• **TASK PROMPT**
Reproduce each line from the first in the data through the line that contains "const lean = 0.9;" exactly; give nothing else.

• **MATERIAL**
------------------------------------

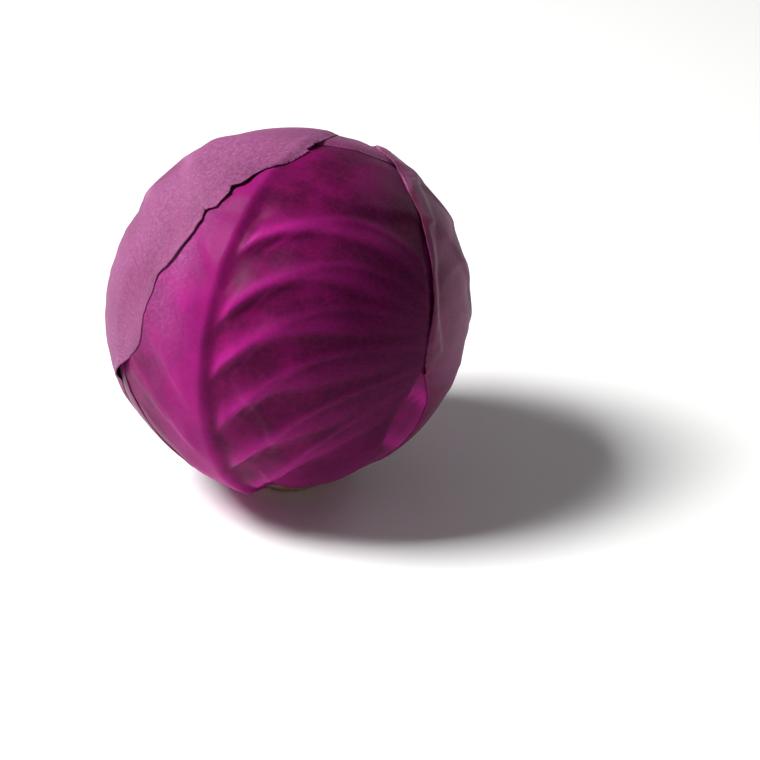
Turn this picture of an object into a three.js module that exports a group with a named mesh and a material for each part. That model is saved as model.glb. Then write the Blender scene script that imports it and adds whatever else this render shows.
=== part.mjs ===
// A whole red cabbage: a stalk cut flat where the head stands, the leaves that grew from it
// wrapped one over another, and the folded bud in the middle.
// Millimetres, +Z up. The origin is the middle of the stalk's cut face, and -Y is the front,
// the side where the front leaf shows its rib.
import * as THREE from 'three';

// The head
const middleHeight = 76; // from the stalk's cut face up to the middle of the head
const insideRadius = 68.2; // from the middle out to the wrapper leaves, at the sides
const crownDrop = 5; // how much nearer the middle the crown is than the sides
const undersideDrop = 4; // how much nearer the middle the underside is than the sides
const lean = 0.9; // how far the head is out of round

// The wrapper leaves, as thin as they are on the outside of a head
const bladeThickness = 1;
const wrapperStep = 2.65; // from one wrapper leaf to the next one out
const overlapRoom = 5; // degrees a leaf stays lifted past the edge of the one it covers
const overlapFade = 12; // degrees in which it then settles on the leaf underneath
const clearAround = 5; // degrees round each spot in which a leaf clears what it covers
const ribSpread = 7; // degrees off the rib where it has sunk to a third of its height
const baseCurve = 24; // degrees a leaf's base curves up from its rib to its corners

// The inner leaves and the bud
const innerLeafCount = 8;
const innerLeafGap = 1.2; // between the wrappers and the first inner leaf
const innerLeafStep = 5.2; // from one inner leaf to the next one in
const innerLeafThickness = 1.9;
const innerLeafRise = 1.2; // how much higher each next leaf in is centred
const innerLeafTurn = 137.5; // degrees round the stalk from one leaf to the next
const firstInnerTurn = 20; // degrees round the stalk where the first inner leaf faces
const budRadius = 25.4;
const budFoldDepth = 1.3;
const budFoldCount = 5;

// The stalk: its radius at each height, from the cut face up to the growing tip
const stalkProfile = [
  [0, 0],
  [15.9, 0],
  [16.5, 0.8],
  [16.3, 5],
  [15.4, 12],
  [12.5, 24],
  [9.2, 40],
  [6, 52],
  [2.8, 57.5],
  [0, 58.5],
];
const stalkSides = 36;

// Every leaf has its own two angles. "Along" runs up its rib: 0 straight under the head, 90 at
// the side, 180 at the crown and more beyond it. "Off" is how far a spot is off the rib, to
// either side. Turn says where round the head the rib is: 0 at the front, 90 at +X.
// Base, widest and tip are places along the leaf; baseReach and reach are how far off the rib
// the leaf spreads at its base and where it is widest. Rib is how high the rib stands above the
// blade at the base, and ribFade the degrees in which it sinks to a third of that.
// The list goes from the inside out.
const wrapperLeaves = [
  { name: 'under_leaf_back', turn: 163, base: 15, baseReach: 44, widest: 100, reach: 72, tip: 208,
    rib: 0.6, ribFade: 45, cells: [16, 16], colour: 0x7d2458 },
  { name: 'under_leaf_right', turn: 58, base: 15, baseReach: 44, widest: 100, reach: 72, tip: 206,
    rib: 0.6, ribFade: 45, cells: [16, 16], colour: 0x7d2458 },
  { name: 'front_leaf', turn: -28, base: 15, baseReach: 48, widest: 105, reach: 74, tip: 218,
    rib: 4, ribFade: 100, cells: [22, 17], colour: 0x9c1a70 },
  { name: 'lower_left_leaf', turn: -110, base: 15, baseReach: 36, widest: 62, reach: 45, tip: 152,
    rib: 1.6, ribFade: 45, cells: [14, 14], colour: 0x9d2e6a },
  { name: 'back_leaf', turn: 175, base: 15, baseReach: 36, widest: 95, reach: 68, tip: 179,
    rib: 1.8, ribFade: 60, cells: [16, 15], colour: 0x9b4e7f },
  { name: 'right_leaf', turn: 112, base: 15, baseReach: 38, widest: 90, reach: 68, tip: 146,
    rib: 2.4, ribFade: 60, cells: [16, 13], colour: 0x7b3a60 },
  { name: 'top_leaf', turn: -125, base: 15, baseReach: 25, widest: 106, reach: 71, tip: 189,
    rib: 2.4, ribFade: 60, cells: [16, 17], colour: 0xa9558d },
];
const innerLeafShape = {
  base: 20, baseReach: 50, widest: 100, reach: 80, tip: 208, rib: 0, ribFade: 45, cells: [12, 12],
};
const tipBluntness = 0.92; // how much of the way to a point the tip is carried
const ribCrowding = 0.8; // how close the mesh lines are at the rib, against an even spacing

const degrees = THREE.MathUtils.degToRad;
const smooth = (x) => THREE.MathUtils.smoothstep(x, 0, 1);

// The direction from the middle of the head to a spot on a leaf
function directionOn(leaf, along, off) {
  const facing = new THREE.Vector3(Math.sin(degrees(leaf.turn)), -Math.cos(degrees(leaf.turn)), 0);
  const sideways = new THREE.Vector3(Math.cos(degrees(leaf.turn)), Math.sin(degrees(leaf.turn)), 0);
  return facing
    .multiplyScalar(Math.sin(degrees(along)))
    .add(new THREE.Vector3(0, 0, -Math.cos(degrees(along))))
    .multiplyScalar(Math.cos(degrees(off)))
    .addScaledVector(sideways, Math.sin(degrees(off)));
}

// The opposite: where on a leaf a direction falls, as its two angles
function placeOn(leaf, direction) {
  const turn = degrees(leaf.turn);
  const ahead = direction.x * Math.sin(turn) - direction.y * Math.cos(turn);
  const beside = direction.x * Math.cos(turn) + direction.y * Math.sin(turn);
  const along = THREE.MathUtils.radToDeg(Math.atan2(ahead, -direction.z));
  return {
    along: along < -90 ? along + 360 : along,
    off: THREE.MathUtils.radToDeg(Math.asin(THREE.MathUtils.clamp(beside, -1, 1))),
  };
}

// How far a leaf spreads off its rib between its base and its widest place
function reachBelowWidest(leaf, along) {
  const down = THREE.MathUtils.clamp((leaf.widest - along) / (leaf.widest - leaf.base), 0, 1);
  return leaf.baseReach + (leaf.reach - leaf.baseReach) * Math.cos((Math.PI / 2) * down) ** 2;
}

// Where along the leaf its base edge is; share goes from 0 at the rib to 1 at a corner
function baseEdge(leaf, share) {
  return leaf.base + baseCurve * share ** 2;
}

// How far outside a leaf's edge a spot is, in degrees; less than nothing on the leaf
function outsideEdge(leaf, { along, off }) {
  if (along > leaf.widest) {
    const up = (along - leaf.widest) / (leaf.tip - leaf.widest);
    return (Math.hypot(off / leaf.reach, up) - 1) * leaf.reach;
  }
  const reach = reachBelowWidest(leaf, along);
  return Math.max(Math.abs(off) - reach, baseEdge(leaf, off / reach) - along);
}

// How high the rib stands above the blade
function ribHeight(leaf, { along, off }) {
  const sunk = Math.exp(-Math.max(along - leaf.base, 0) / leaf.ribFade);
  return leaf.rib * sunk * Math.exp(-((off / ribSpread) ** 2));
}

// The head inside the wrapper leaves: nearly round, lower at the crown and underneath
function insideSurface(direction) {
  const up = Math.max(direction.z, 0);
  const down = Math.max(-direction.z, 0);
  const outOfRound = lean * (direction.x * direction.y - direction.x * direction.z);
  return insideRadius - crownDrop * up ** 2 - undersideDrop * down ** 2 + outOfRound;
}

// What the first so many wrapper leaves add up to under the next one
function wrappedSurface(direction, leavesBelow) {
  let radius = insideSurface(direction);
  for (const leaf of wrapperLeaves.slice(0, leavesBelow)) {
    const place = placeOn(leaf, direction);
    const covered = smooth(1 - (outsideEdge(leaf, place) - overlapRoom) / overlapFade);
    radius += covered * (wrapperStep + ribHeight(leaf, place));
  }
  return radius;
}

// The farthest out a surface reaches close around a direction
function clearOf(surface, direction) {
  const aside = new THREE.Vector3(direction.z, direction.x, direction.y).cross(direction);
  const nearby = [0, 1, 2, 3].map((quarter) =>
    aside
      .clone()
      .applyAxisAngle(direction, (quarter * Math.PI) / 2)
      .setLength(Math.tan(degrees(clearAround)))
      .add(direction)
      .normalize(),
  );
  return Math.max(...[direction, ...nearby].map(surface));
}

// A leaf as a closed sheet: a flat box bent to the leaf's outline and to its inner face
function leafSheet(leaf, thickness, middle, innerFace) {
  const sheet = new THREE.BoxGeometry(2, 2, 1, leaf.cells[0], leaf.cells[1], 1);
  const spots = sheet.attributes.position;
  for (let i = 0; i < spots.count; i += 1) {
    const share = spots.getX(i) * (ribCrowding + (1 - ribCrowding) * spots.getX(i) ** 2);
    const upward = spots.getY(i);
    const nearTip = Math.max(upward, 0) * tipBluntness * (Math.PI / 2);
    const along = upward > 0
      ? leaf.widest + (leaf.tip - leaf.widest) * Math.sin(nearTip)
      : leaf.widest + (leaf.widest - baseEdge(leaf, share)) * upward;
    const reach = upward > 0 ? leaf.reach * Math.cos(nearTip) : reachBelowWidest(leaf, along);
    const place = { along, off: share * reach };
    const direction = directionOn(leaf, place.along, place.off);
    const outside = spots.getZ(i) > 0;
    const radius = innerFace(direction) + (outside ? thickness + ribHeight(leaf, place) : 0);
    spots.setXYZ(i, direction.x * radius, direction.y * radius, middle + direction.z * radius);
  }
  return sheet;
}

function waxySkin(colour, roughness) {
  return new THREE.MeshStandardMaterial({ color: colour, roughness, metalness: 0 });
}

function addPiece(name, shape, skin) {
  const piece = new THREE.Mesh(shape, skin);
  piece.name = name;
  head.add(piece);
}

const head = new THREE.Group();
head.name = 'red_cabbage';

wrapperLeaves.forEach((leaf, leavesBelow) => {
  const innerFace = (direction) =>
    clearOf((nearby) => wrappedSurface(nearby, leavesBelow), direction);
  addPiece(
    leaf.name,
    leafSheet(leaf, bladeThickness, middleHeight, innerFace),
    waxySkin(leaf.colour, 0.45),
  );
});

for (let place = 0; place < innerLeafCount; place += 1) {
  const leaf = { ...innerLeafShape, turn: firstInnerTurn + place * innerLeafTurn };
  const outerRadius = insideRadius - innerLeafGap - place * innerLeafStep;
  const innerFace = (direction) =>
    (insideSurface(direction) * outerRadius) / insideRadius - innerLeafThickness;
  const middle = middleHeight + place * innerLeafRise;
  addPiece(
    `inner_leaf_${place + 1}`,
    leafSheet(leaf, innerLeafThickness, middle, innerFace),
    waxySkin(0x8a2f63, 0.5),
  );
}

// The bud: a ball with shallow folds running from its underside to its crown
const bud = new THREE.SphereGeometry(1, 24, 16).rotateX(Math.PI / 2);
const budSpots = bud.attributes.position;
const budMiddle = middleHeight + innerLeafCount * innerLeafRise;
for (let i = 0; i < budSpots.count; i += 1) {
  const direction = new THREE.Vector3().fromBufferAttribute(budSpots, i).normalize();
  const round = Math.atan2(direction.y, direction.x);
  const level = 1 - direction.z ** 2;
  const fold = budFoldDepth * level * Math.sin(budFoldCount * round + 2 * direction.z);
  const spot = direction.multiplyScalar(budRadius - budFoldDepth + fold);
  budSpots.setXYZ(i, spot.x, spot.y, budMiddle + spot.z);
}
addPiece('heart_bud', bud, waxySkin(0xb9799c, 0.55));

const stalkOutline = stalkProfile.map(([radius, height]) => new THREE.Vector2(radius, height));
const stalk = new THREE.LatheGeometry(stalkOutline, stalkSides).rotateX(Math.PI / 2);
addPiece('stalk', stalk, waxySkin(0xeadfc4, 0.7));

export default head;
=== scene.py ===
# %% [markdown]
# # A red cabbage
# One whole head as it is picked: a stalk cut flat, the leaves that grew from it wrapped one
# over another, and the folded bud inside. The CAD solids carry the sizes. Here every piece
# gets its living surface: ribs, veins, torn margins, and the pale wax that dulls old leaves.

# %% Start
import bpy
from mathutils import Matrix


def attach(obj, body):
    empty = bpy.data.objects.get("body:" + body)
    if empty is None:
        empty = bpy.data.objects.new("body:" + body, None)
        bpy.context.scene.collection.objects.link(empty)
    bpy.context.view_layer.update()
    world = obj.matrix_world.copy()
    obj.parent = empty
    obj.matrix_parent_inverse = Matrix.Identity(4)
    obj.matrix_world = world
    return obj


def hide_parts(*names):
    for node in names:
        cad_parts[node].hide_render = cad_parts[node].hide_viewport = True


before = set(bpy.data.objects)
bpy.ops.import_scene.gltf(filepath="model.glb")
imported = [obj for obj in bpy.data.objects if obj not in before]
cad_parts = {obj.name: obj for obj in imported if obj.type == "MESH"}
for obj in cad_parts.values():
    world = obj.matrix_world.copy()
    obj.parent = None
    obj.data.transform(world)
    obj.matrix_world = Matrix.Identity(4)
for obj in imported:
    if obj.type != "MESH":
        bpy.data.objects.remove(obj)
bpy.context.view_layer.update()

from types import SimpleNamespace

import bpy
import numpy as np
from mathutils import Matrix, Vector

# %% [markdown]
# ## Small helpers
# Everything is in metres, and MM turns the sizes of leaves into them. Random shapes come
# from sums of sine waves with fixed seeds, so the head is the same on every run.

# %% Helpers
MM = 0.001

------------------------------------

• **SOLUTION TO THIS TASK**
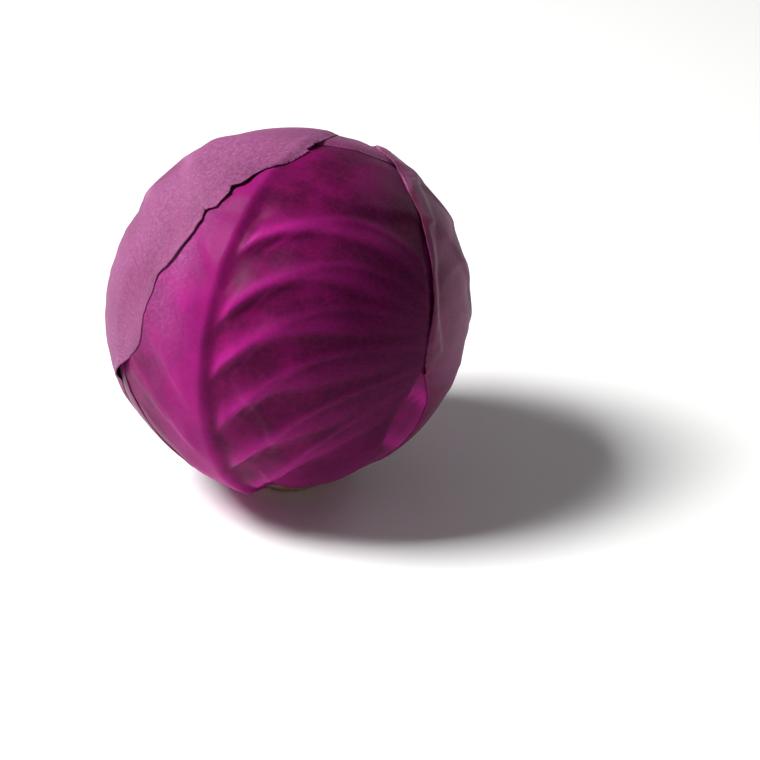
Turn this picture of an object into a three.js module that exports a group with a named mesh and a material for each part. That model is saved as model.glb. Then write the Blender scene script that imports it and adds whatever else this render shows.
=== part.mjs ===
// A whole red cabbage: a stalk cut flat where the head stands, the leaves that grew from it
// wrapped one over another, and the folded bud in the middle.
// Millimetres, +Z up. The origin is the middle of the stalk's cut face, and -Y is the front,
// the side where the front leaf shows its rib.
import * as THREE from 'three';

// The head
const middleHeight = 76; // from the stalk's cut face up to the middle of the head
const insideRadius = 68.2; // from the middle out to the wrapper leaves, at the sides
const crownDrop = 5; // how much nearer the middle the crown is than the sides
const undersideDrop = 4; // how much nearer the middle the underside is than the sides
const lean = 0.9; // how far the head is out of round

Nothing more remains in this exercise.